We should not be expecting the law to change so that centralized agents in crypto can run around with more power. That's not going to fix anything, and will obviously make the situation even worse. It's quite obvious that what actually needs to happen is that we remove these agents from power entirely and build systems and algorithms that regulate themselves. Easier said than done, to be sure. It's a journey more than a destination.
The leaders on the cutting edge should always be looking for ways to automate themselves out of the equation. Imagine that! It's the ultimate conflict of interest. No wonder why decentralization happens so slowly: the person in charge needs to sign off on their own irrelevance. This is not something we see happen often in the real world, but much like Satoshi Nakamoto's anonymity, it should be something that becomes more mainstream and accepted over time.

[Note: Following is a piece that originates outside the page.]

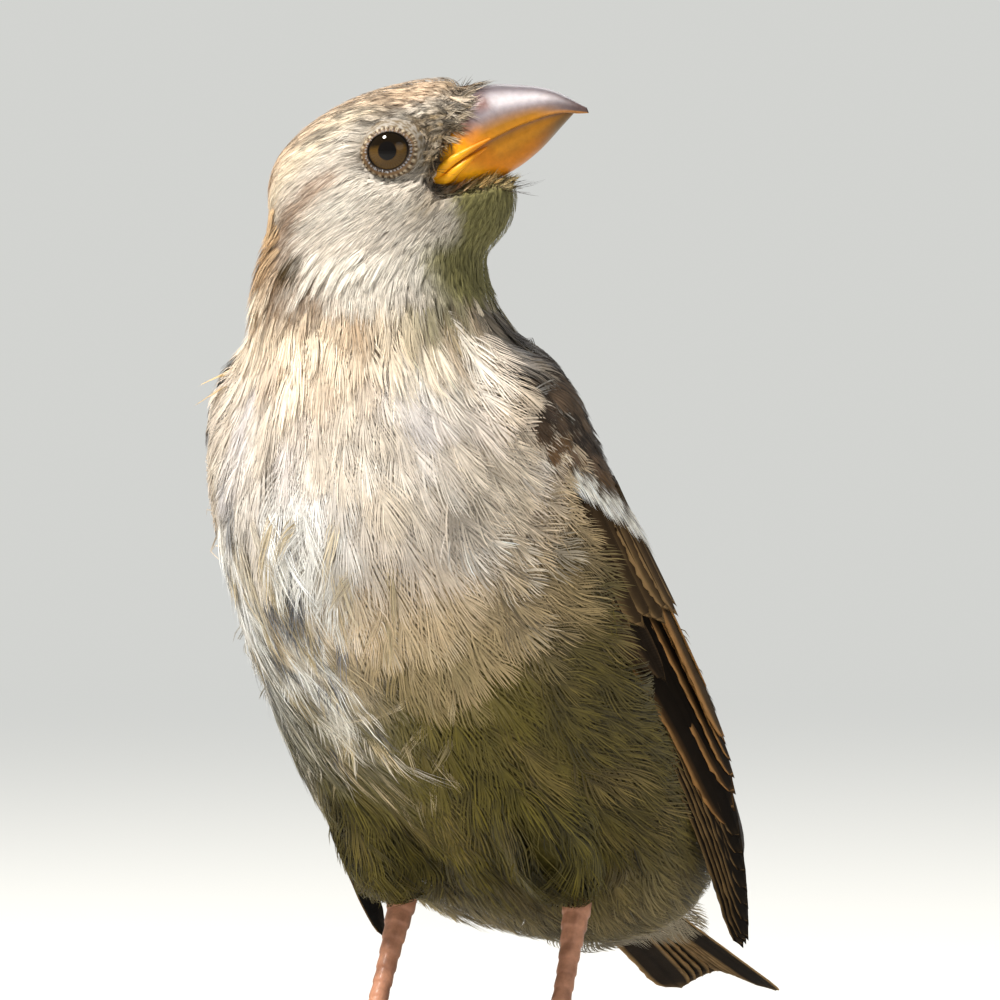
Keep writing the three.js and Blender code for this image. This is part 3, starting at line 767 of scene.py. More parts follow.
def painted_material(name, scale, amount, roughness, sheen=0.0, bump=0.0, specular=0.3):
    """Colour from the piece's Tint attribute, mottled."""
    material = bpy.data.materials.new(name)
    material.use_nodes = True
    tree = material.node_tree
    shader = tree.nodes["Principled BSDF"]
    tint = node(tree, "ShaderNodeAttribute", attribute_name="Tint")
    mottle = node(tree, "ShaderNodeGroup")
    mottle.node_tree = MOTTLE
    mottle.inputs["Scale"].default_value = scale
    mottle.inputs["Amount"].default_value = amount
    tree.links.new(tint.outputs["Color"], mottle.inputs["Color"])
    tree.links.new(mottle.outputs["Color"], shader.inputs["Base Color"])
    shader.inputs["Roughness"].default_value = roughness
    shader.inputs["Specular IOR Level"].default_value = specular
    shader.inputs["Sheen Weight"].default_value = sheen
    shader.inputs["Sheen Roughness"].default_value = 0.5
    if bump:
        lift = node(tree, "ShaderNodeBump")
        lift.inputs["Strength"].default_value = bump
        lift.inputs["Distance"].default_value = 0.0001
        tree.links.new(mottle.outputs["Mask"], lift.inputs["Height"])
        tree.links.new(lift.outputs["Normal"], shader.inputs["Normal"])
    return material


skin_material = painted_material("skin_under_feathers", 2500.0, 0.25, 0.8, bump=0.5)
plume_material = painted_material("contour_feathers", 1400.0, 0.14, 0.62, sheen=0.04, specular=0.2)

# ---- skin piece ---------------------------------------------------------------------------
co, no = vertex_arrays(skin_mesh)
# The skin, seen between the feathers, is painted a darker copy of their marks: painted shade for the gaps
# between them, less dark on the head.
paint(skin_mesh, marks(own(co)) * mix(np.full(len(co), 0.66), 0.78, smooth(own(co)[:, 2], 78, 83))[:, None])
add_piece("skin", skin_mesh, skin_material, "body_plumage", *FLESH)


# ---- feathers of body, neck and head ------------------------------------------------------
def body_size(points):
    """Length and width of a body feather."""
    along, _, _ = body_coordinates(points)
    length = np.interp(along, [4, 10, 14, 22, 34, 60, 90], [5.0, 6.5, 8.5, 10.5, 12.0, 12.5, 9.5])
    width = np.interp(along, [4, 10, 14, 22, 34, 60, 90], [1.0, 1.4, 2.3, 3.1, 3.7, 3.6, 2.2])
    return length, width


BODY_SHAPE = {"root": 0.14, "spread": 0.55, "round": 0.4, "ragged": 0.03, "clump": 0.012,
              "sweep": 1.7, "stray": 0.015, "lift": 0.04, "cup": 0.12, "taper": [0.9, 1, 0.85, 0],
              "fill": 0.33, "roll": 0.25, "pinch": 0.0}
NECK_SHAPE = dict(BODY_SHAPE, root=0.05, spread=0.5, round=0.28, clump=0.1, ragged=0.08, stray=0.05,
                  lift=0.1, sweep=1.4, pinch=0.35)
HEAD_SHAPE = dict(BODY_SHAPE, root=0.04, spread=0.15, clump=0.05, ragged=0.1, stray=0.09, lift=0.05,
                  cup=0.05, fill=0.33, round=0.2, sweep=1.2)


def wing_coordinates(points):
    d = points - WING_BEND
    return d @ WING_ALONG, d @ WING_ACROSS


WING_CURL_FROM, WING_CURL = 4.5, 0.062
WING_TUCK_FROM, WING_TUCK = 2, 0.05


def wing_reach(s, h):
    """How far the wing's outer face stands from the middle plane."""
    x = curve(s, WING_AT, WING_OUTER)
    curl = WING_CURL * np.clip(h - WING_CURL_FROM, 0, None) ** 2
    return x - curl - WING_TUCK * np.clip(WING_TUCK_FROM - h, 0, None) ** 2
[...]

Value eventually tends to flow where it is most effective when it comes to new tech.
Conclusion
Having such an explosive green day feels like a new experience, does it not? It's been a while, but the FTX contagion seems to be past us. Now we begin the slow grind upward to undo all the damage that was done by UST and 3AC. We shouldn't expect this to happen particularly quickly, but it's quite possible by summertime that we make it all the way back to $50k.
Unfortunately, given the state of the greater economy, even a spike to $50k will likely end in a short-lived celebration. We have no reason to believe that the legacy markets will claw their way out of this recession within the next 12 months. All we can do is let them flounder and hope our lifeboat doesn't capsize again.